The next day he does in fact bring home a knob-thingy.  And it’s black.  And it doesn’t fit.

“Well, I was guessing,” he says, “I thought it was a 256, but it’s gotta be a 440”

“Clearly” I said, haughtily. “You should have asked me. I coulda told you the standard 256 won’t work on these. Ya gotcher non-standard 256, but that’s risky.  Idagone with the 440 from the git-go.” I  said.

“You don’t have a clue what I’m talking about, do you?” He said, smugly…and right-ly.

“Nope.”

And, the next day he brought home the 440 and it fit like a glove.

Of course, I could have told him that if he’d of just asked me in the first place.

Men.

Because Country Life, Part One

I started this as a part one because I’m either naïve about the amount of baffling happenings living in the country will provide, or because I’m not.

It’s definitely your classic either/or situation.

Besides, it makes me look introspective and cool. Or not.

See what I mean?

Did you know that “in the country” there are a LOT of people who not only don’t have smart phones with GPS, they don’t even have smart phones?

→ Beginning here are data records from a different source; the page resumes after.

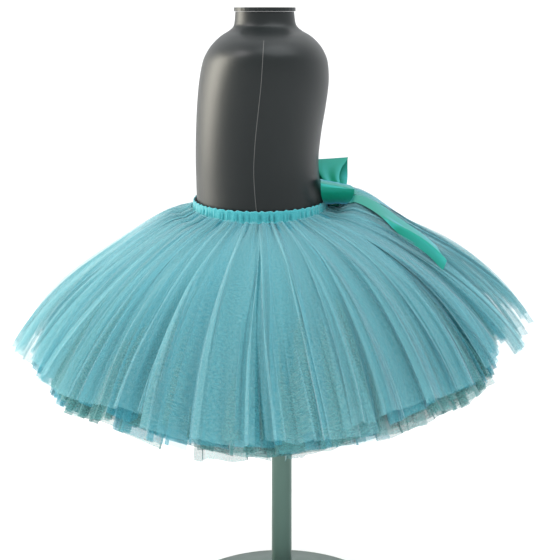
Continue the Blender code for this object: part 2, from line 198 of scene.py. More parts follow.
# Where the top plies stand up, behind the bow and in front. Angle and reach are round the waist in
# degrees, rise is in metres, and share and length say where on the way down. A ply takes a part of it that
# falls with depth.
PUFFS = (
    {"angle": 104.0, "reach": 34.0, "rise": 0.023, "share": 0.12, "length": 0.18},
    {"angle": -92.0, "reach": 44.0, "rise": 0.0065, "share": 0.10, "length": 0.20},
)
PUFF_START = 0.035
PUFF_EASE = 0.075
PUFF_AT_TOP = 1.15
PUFF_FALL = 0.65

# Casing. Rows run from inside the waist over the frill and down the outside: distance out from the waist,
# drop, gather depth and slit depth. Gathers are times round the waist and weight. Frill waves are height,
# times round the waist and drift.
CASING_SEED = 5
CASING_COLUMNS = 900
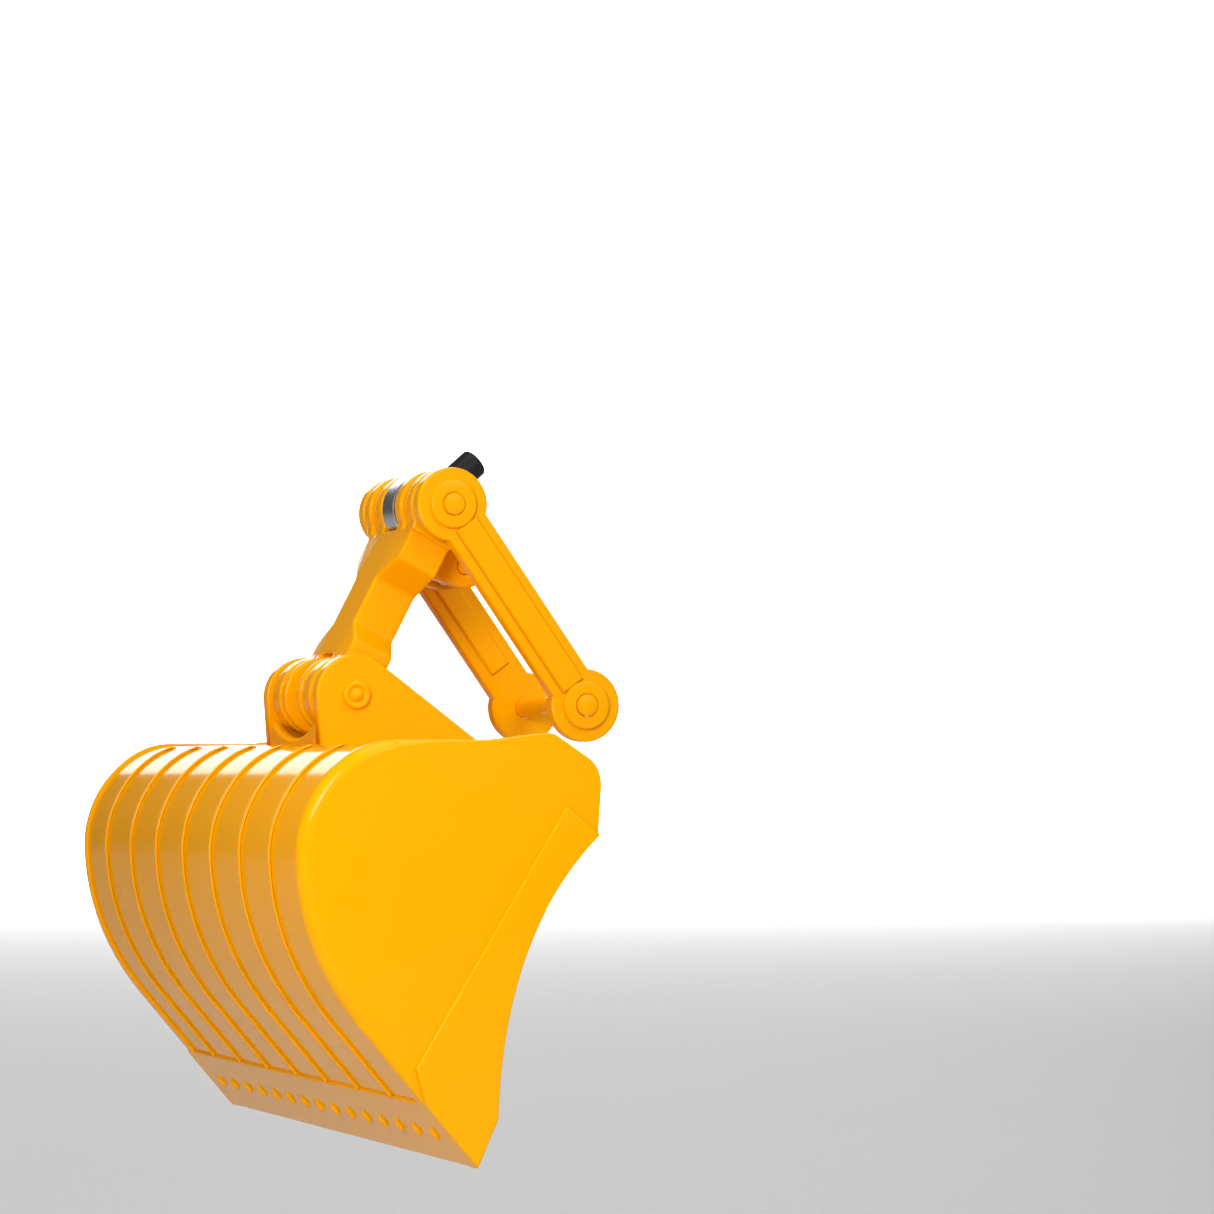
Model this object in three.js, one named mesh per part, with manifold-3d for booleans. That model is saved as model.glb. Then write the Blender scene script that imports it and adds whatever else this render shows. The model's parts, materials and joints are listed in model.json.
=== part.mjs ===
// Excavator bucket with its tipping linkage, in the style of a 1:16 toy machine.
// Millimetres, +Z up. The origin is the middle of the hinge pin that carries the bucket on its
// stick. +X points towards the machine, the pins lie along Y, and -Y is the bucket's left side.

import * as THREE from 'three';
import { mergeVertices } from 'three/addons/utils/BufferGeometryUtils.js';
import Module from 'manifold-3d';

const wasm = await Module();
wasm.setup();

// ---------------------------------------------------------------- driving dimensions

const BUCKET_WIDTH = 104;
const CUTTER_THICK = 0.8;          // side cutter plate on the outside of each wall
const WALL_THICK = 2.2;
const SHELL_THICK = 2.0;
const RIB_HEIGHT = 0.4;            // the ribs and the lip stand this far above the shell
const RIB_WIDTH = 0.8;
const RIB_COUNT = 7;
const RIB_PITCH = 12.8;

const WALL_OUT = BUCKET_WIDTH / 2 - CUTTER_THICK;
const WALL_IN = WALL_OUT - WALL_THICK;

// Side profile of the bucket, as [x, z] points in the plane of the arm.
const LIP_TIP = [-19, -45.1];
const BACK_LOW = [-33.5, -28.2];   // the straight lower back turns into the round back here
const BACK_MID = [-42.1, -6.2];    // rearmost point
const BACK_TOP = [-29.5, 8];       // the round back turns into the flat top here
const TOP_START = [-28.5, 8];      // the top plate is butted on here
const TOP_DIP = [-18.6, 8];
const TOP_CREST = [-9.6, 8.9];
const MOUTH_BEVEL = [-3.9, 5.8];
const MOUTH_TOP = [-2.4, 3.6];
const MOUTH_CORNER = [-2.8, -4.2];
const MOUTH_PULL = [-15.6, -16];      // the mouth curve leans towards this point
const MOUTH_LOW = [-16.3, -39];

const LIP_SHARE = 0.476;           // of the straight lower back that the lip band takes up
const LIP_THICK = 2.8;
const LIP_EDGE = { from: 2.5, thick: 1.1, tip: 0.6 };   // the band thins towards its edge
const CUTTER_LOW = [-27.1, -32.4];
const CUTTER_TOP = [-7.2, -0.3];
const RIDGE_COUNT = 15;
const RIDGE_PITCH = 6.5;
const RIDGE = { length: 3, width: 0.9, height: 0.45, fromTip: 4.2, rise: 0.4, fall: 0.9, sunk: 0.3 };

const TOP_Z = 7.2;                 // upper face of the top plate
const TOP_THICK = 2.2;
const BEAM = { back: -13, front: -8, bottom: 1.5 };

// Pin centres.
const HINGE = [0, 0];
const LINK_PIN = [-21.5, 14.2];
const TOP_PIN = [-8, 40];
const STICK_PIN = [11.3, 13];
const LEVER_PIN = [-3.5, 32];

const EAR = { inner: 9.75, outer: 12, tipR: 5.5, bossR: 4.1, heelX: -26.5 };
// The ear's foot: from behind the link pin down to the top plate, forward along it, round the
// beam's front to the hinge boss, and back up over the top.
const EAR_FOOT = [
  [LINK_PIN[0] - EAR.tipR, LINK_PIN[1] - 0.5], [EAR.heelX, TOP_Z], [BEAM.front, TOP_Z],
  [BEAM.front, -0.5], [-3.9, -1.2], [-2, 2], [-6, 8], [-16, 15.5], [LINK_PIN[0], LINK_PIN[1] + 3],
];
const WEB = { thick: 1.2, endHeight: 3.8, dip: -1.2 };
const BOSS_PROUD = 0.8;

const PIN_R = 1.5;
const HINGE_PIN_R = 2;
const LEVER_PIN_R = 1.1;
const BUSH = { r: 3, flangeR: 3.6 };
const RUN_GAP = 0.08;              // radial running clearance
const FIT_GAP = 0.04;              // radial gap where a piece is held fast
const END_GAP = 0.05;              // along Y, between a spacer and its neighbours
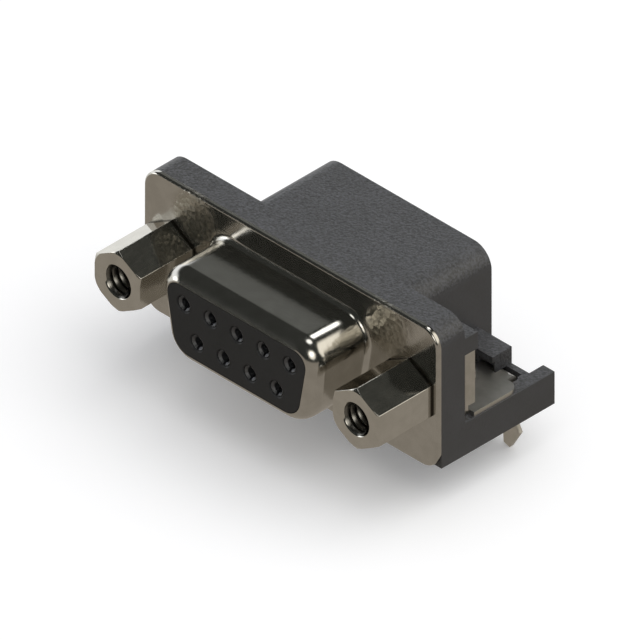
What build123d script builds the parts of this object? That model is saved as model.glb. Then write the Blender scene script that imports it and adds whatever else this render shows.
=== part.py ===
import os
from math import cos, radians, sqrt, tan

from build123d import *

os.makedirs("parts", exist_ok=True)

# Nine-way socket connector that lies on a circuit board and faces over its front edge.
# X runs along the connector, Y runs back from the board's edge, Z rises from the board.
# The origin is on the board, at the middle of the board's front edge.

# Mating face
contact_pitch = 2.77
row_spacing = 2.84
top_row_count = 5
bottom_row_count = 4
mating_axis_height = 6.10
shell_reach = 6.13

# Metal shell
shell_sheet = 0.45
shell_width = 16.33
shell_height = 7.90
shell_side_slope = 10.0
shell_top_corner = 2.10
shell_bottom_corner = 2.60
shell_nose_radius = 1.50
shell_base_radius = 0.50
shell_edge_radius = 0.20
face_inset = 0.92

# Flange
flange_width = 30.81
flange_height = 12.55
flange_corner = 1.60
flange_depth = 2.45
screw_share = 0.559425
screw_hole = 3.05

# Moulded housing
ear_depth = 3.83
ear_top = 10.55
hood_width = 17.60
hood_top = 10.65
hood_rear = 11.87
hood_wall = 0.90
hood_edge_radius = 1.80
foot_height = 2.90
foot_rear = 10.39
rail_width = 1.20
block_outer = 12.39
block_front = 8.36
block_top = 4.41

# Insulator halves
insulator_fit = 0.05
insulator_lip_width = 19.00
insulator_lip_height = 10.20
insulator_lip_depth = 1.20
window_height = 7.20
socket_bore = 1.36
socket_lead_in = 0.08

# Contacts
barrel_diameter = 1.24
barrel_bore = 0.84
barrel_bore_depth = 5.20
barrel_funnel = 0.16
barrel_recess = 0.10
slit_width = 0.20
slit_length = 4.00
collar_diameter = 1.70
collar_length = 1.25
tail_diameter = 0.64
tail_bend_radius = 1.00
tail_below_board = 3.00
front_tail_row = 7.70
contact_fit = 0.05

# Tail spacer
spacer_front = 5.20
spacer_bottom = 0.30
spacer_thickness = 1.00

# Board locks
lock_sheet = 0.40
lock_half_width = 2.80
lock_gap = 0.10
lock_top = 8.95
lock_web_bottom = 3.75
lock_wing_bottom = 4.20
lock_wing_rear = 3.62
lock_bend_half_width = 2.20
lock_bend_radius = 0.60
lock_leg_front = 3.54
lock_leg_rear = 8.27
lock_leg_corner = 0.90
prong_inner = 0.29
prong_outer = 1.52
prong_neck = 1.80
prong_barb = 2.12
prong_tip_inner = 0.50
prong_tip_outer = 1.12
prong_barb_height = -1.70
prong_neck_height = -1.15
prong_tip_height = -3.40
prong_tip_rise = 0.21
prong_fold_radius = 0.40
slot_half_width = 1.66
slot_front = 7.70
slot_step = 9.42
slot_rear = 9.86
slot_rear_half_width = 1.45
slot_corner = 0.30
block_notch_depth = 0.24
block_notch_height = 1.00
prong_gap = 0.10
barb_relief = 0.12

# Jackscrews and their nuts
hex_across_flats = 4.76
hex_front = 6.15
hex_corner_cut = 0.18
hex_corner_slope = 30.0
jack_thread_bore = 2.60
jack_thread_depth = 5.00
jack_mouth = 2.90
stud_diameter = 2.72
stud_rear = 4.30
nut_pilot = 3.60
nut_head = 4.40
nut_rear = 4.30
nut_fit = 0.03

rear_tail_row = front_tail_row + row_spacing
prong_line = front_tail_row + row_spacing / 2
jack_x = (hood_width + screw_share * (flange_width - hood_width)) / 2
cavity_width = hood_width - 2 * hood_wall
cavity_top = hood_top - hood_wall
cavity_rear = hood_rear - hood_wall


def across(y, x=0.0, z=mating_axis_height):
    # Plane across the connector at depth y, facing out of its front
    return Plane(origin=(x, y, z), x_dir=(1, 0, 0), z_dir=(0, -1, 0))


def d_outline(y, inset):
    # D shape of the mating face with its long side up, shrunk evenly by the inset
    slope = radians(shell_side_slope)
    half_height = shell_height / 2
    corner_height = half_height - shell_top_corner
    widest = shell_width / 2 - corner_height * tan(slope)
    middle = widest + shell_top_corner * (1 / cos(slope) - 1) - inset / cos(slope)
    half_height = half_height - inset
    top = middle + half_height * tan(slope)
    bottom = middle - half_height * tan(slope)
    with BuildSketch(across(y)) as outline:
        with BuildLine():
            Polyline(
                (-top, half_height),
                (top, half_height),
                (bottom, -half_height),
                (-bottom, -half_height),
                close=True,
            )
        make_face()
        fillet(outline.vertices().group_by(Axis.Y)[-1], shell_top_corner - inset)
        fillet(outline.vertices().group_by(Axis.Y)[0], shell_bottom_corner - inset)
    return outline.sketch


def d_plug(inset, length, ease, cut):
    # Solid D whose front rim is eased by the cut, from the board's edge forward
    with BuildPart() as plug:
        extrude(d_outline(0, inset), amount=length)
        rim = plug.faces().sort_by(Axis.Y)[0].edges()
        ease(rim, cut)
    return plug.part


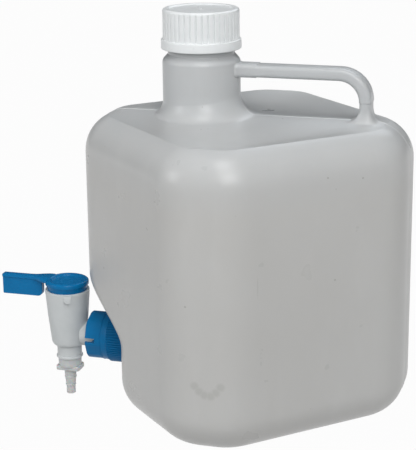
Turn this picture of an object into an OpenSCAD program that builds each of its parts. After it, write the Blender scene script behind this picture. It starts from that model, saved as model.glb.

Or dumb ones they can carry around past their front porch –  provided the cord stretches that far? They also don’t have voicemail or answering machines.  There’s a helluvalot less conversing on the phone going on in the country.  I’m convinced, given the sheer numbers of people I see parked in front of the local eateries, that that’s where one goes to talk to people who live in the country. It’s been interesting trying to get things done/fixed around the ranch.  Interesting and slow.

“In the country” driving directions involve a lot of “…then ya go passed where the Souters red barn used to be, only it got hit by lightning in ’79 so it’s not there anymore, sad story, they lost their best mule in that fahr…”  And I find myself very sad for the Souters’ loss, and I don’t even know them.  I also don’t know how the hell to get where I’m going.

Did you know that “in the country” a good number of businesses are either cash only or cash/check?  The first time I encountered the checks only thing, I had to sit down with a blank piece of paper and practice writing a check…yes, it had been that long.  The first time I encountered a regular brick building business that was cash only was after I’d had my car inspected and handed the guy behind the very cluttered desk my debit card. He stared, blankly, at me. “We only take cash” he said.

Shit, I thought, now what do I do? I smiled, trying to buy some time. “Oh, guess I should’ve known when I didn’t see any of those ‘we accept VISA…’ signs in your window.”

“Welllll….I can take a check, if it’s local…” he said, smiling back at me.

“Oh, I’m local alright.  Been living here a few months and just realized my car’s inspection was about to expire so thought I’d better get ‘er done, ya know..” shut up, you idiot “Anyhoo…here you go” I said, handing him the check, and then not able to leave well enough alone, added, “It’s a perfectly good check.” what the feck?

His face darkened, and looking at the check he said, “It better be; I know where you live now.”

Shit.

Did I mention folks in the country can be a little scary?